What had an impact on me was the steel guitar’s ability to influence the overall sound of the track. It took what would have been a traditional rock and roll sound (guitar, drums, and bass) and gave it a distinct country flavor. Adding that small instrumentation to the song makes the listener say, “this is a country song.” That’s what drew me to the steel guitar. Being able to introduce that type of influence is really attractive to me. So ultimately, that’s a song that helped me make the decision to dive into playing the steel guitar.
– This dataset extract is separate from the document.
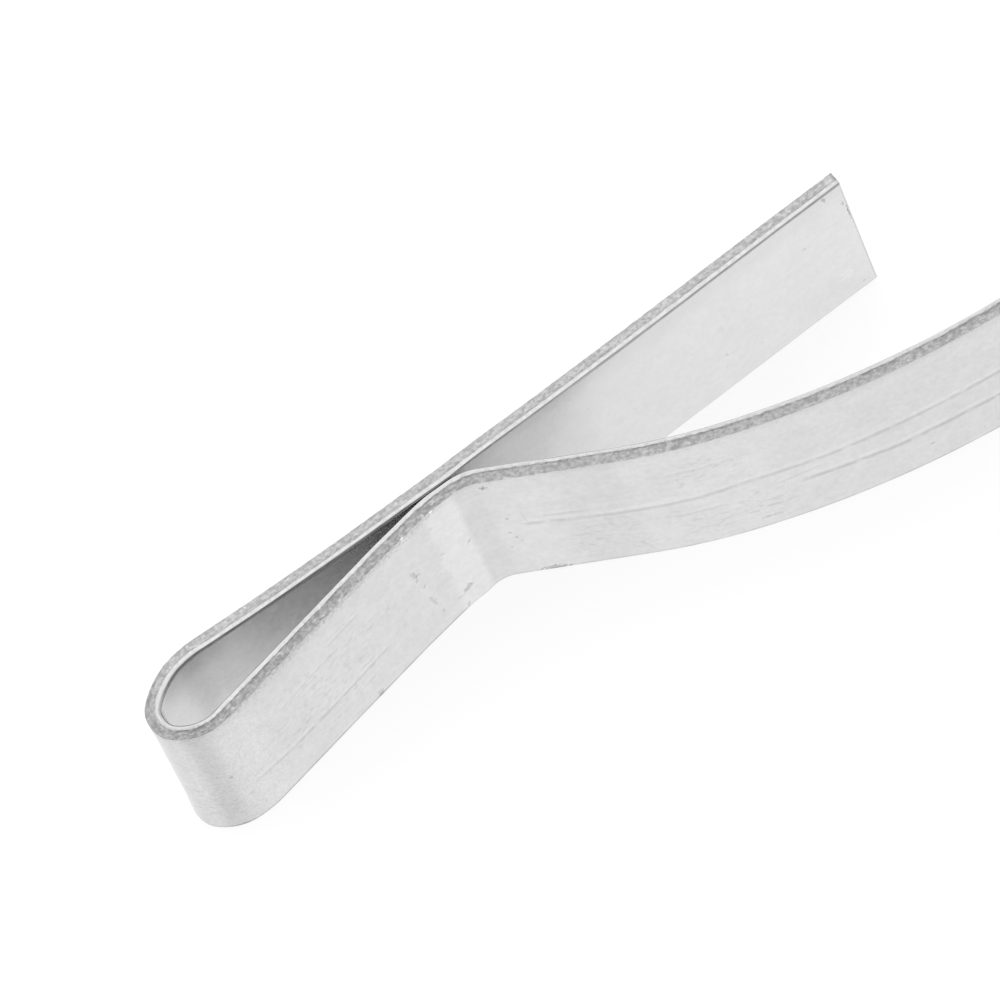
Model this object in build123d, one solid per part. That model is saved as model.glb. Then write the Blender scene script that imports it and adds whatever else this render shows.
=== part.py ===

CWG: Little Victories by Chris Knight. It’s been a long year. A struggle. Hard times. Chris’ songs spoke to me in this one. I’m grateful for them.
A GOOD DRINK:
JS: I don’t start the day without coffee (two cream one sugar) and I have to agree with Nate’s endorsement of Yuengling. That’s one of my favorites.
SW: Big Wave, Kona Brewery. I discovered this beer while living in Hawaii. Fresh out of college I was used to party beers (Bud Light, Natty Light etc.) This was the first full flavored beer that I fell in love with. For the longest time you could only enjoy it in Hawaii and on the West coast, but in the last two years it has popped up everywhere. Do yourself a favor and twist open one of these sweethearts, you will be dancing the hula in no time.
RJ: I definitely couldn’t get through the day (or morning for that matter) without black coffee. As appears to be a band trend, I’m also big on Yuengling, Lagunitas IPA, and West Virginia brewed Halleck Pale Ale from Chestnut Brew Works.
NC: Yuengling. Not much to say here other than I think everyone else in UST would agree that this is the official drink of the band. Never gets old to me. Haven’t played a show where Yuengling wasn’t involved in some capacity or another. So Yuengling, if you’re reading this, we’ve been looking for a beer sponsor.
CWG: Chamomile honey tea. This gets me through weeks that I have 5+ shows. Without it I would lose my voice a lot.